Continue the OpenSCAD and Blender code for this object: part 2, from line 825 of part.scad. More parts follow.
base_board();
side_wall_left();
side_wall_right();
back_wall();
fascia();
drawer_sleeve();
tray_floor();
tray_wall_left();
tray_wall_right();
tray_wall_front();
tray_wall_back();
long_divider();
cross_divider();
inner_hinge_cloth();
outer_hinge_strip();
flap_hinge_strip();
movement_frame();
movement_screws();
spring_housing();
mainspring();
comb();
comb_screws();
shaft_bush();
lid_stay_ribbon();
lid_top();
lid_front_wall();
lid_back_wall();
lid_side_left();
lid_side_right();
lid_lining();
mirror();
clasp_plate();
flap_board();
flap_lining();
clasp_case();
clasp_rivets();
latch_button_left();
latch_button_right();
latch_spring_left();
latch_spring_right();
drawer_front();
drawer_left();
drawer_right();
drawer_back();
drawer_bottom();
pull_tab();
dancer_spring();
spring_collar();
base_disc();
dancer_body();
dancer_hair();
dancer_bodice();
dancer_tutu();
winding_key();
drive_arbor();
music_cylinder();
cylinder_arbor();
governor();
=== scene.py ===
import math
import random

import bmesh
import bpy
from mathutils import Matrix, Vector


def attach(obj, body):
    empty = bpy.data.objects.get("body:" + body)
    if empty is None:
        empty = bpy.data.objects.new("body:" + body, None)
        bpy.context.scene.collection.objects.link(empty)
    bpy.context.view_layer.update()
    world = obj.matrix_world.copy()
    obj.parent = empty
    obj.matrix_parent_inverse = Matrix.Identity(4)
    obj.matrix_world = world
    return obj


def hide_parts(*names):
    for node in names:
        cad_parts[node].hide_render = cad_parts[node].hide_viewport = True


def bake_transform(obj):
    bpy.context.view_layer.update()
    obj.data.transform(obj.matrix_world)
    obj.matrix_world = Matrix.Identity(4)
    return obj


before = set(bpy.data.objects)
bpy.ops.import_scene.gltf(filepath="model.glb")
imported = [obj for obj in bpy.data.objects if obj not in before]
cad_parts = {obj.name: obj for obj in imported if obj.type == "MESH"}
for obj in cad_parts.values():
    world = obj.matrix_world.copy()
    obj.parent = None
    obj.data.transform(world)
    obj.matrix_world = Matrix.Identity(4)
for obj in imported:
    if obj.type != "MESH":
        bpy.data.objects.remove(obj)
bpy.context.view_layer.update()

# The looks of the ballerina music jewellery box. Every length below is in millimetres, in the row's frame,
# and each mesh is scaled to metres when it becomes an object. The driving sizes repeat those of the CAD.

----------

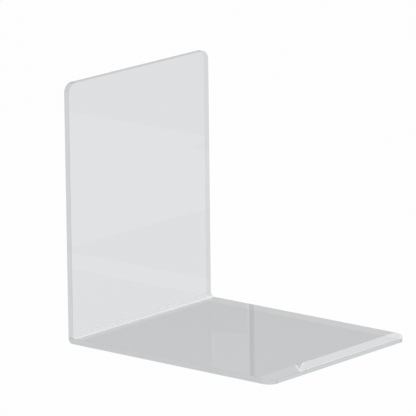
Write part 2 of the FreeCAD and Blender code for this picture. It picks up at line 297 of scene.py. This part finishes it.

----------

**To do**
Your task is to give again the lines from the one containing "Continue the OpenSCAD" to the one containing "if empty is", both lines included, exactly and without anything added.

**Expected answer**
Continue the OpenSCAD and Blender code for this object: part 2, from line 825 of part.scad. More parts follow.
base_board();
side_wall_left();
side_wall_right();
back_wall();
fascia();
drawer_sleeve();
tray_floor();
tray_wall_left();
tray_wall_right();
tray_wall_front();
tray_wall_back();
long_divider();
cross_divider();
inner_hinge_cloth();
outer_hinge_strip();
flap_hinge_strip();
movement_frame();
movement_screws();
spring_housing();
mainspring();
comb();
comb_screws();
shaft_bush();
lid_stay_ribbon();
lid_top();
lid_front_wall();
lid_back_wall();
lid_side_left();
lid_side_right();
lid_lining();
mirror();
clasp_plate();
flap_board();
flap_lining();
clasp_case();
clasp_rivets();
latch_button_left();
latch_button_right();
latch_spring_left();
latch_spring_right();
drawer_front();
drawer_left();
drawer_right();
drawer_back();
drawer_bottom();
pull_tab();
dancer_spring();
spring_collar();
base_disc();
dancer_body();
dancer_hair();
dancer_bodice();
dancer_tutu();
winding_key();
drive_arbor();
music_cylinder();
cylinder_arbor();
governor();
=== scene.py ===
import math
import random

import bmesh
import bpy
from mathutils import Matrix, Vector


def attach(obj, body):
    empty = bpy.data.objects.get("body:" + body)
    if empty is None:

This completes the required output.